2011—2012 Forum on Adaptations
SAS Postdoctoral Fellow, 2011-2013
History of Art
Painting on Stone: Artistic Practice and the Meaning of Materials in Renaissance Images
In the summer of 1530 Sebastiano del Piombo began applying oil pigments onto slabs of Genovese slate. Sebastiano's unusual choice, contemporary sources narrate, was primarily utilitarian; during the sack of Rome in 1527 many of Sebastiano's paintings had been destroyed by Imperial troops. Sebastiano thus sought to make his paintings more durable and less subject to the vicissitudes of war and other catastrophes. Beyond the pragmatic concerns of conservation, primary sources also hint at another, more artistically ambitious purpose for Sebastiano's artistic experiment; painting on stone, they suggest, reverses the natural order of decay. Operating in the liminal space between painting and sculpture, stone pictures were understood by contemporaries to "last eternally." Following on Sebastiano's invention, a number of other painters adopted the stone medium. This curious substitution of stone for canvas within the production of large, independent easel paintings has few parallels in the history of Western art, or even global art more generally. Why, then, did stone emerge as an actor in the representational economy of European art in the middle of the sixteenth century?
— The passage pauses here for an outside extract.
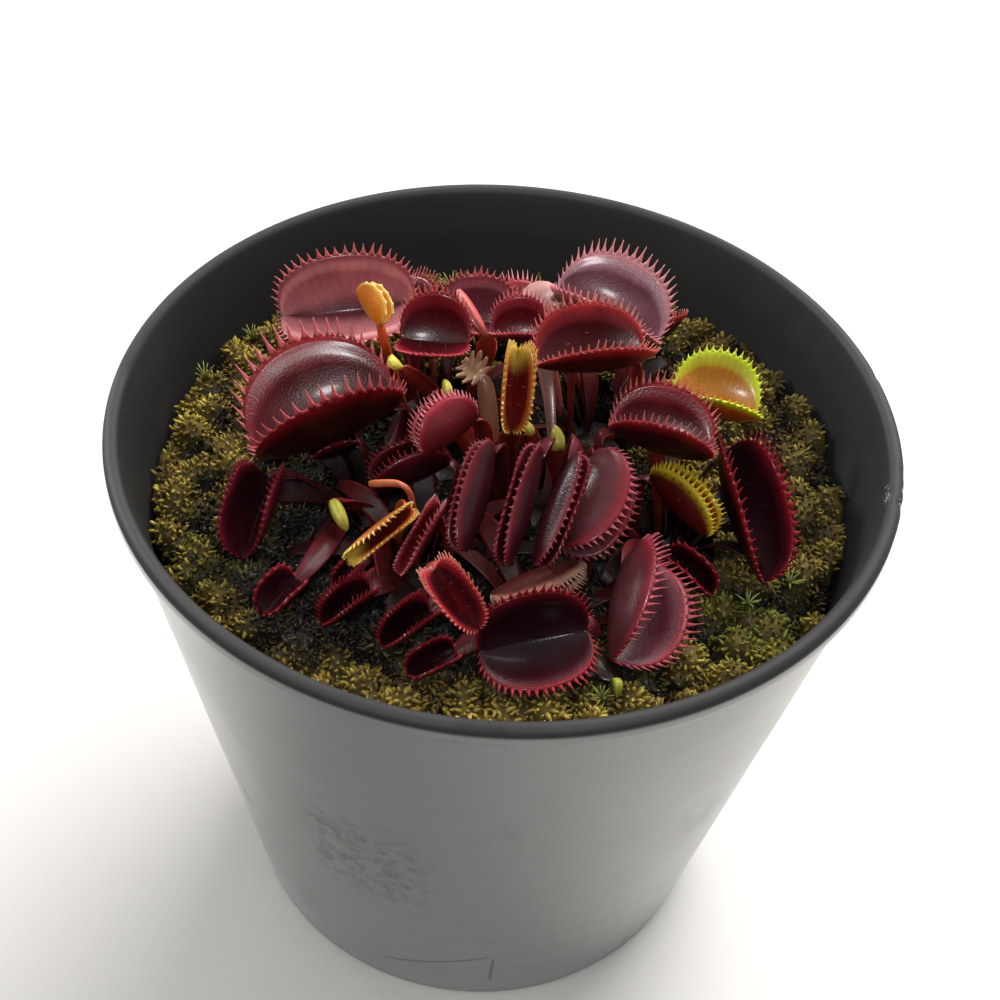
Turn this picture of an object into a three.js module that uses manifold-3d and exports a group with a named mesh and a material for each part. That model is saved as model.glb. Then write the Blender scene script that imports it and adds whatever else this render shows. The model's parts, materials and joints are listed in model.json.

This is a novel question, and serves to introduce stone paintings into mainstream accounts of the development of Early Modern artistic practice. This project posits Sebastiano's experiment with stone as a starting point for a broad reconsideration of artistic practice in the Renaissance. It will track the diffusion of this innovative artistic practice while examining the ideological and art theoretical imperatives that underwrote this novel adaptation of traditional artistic practice.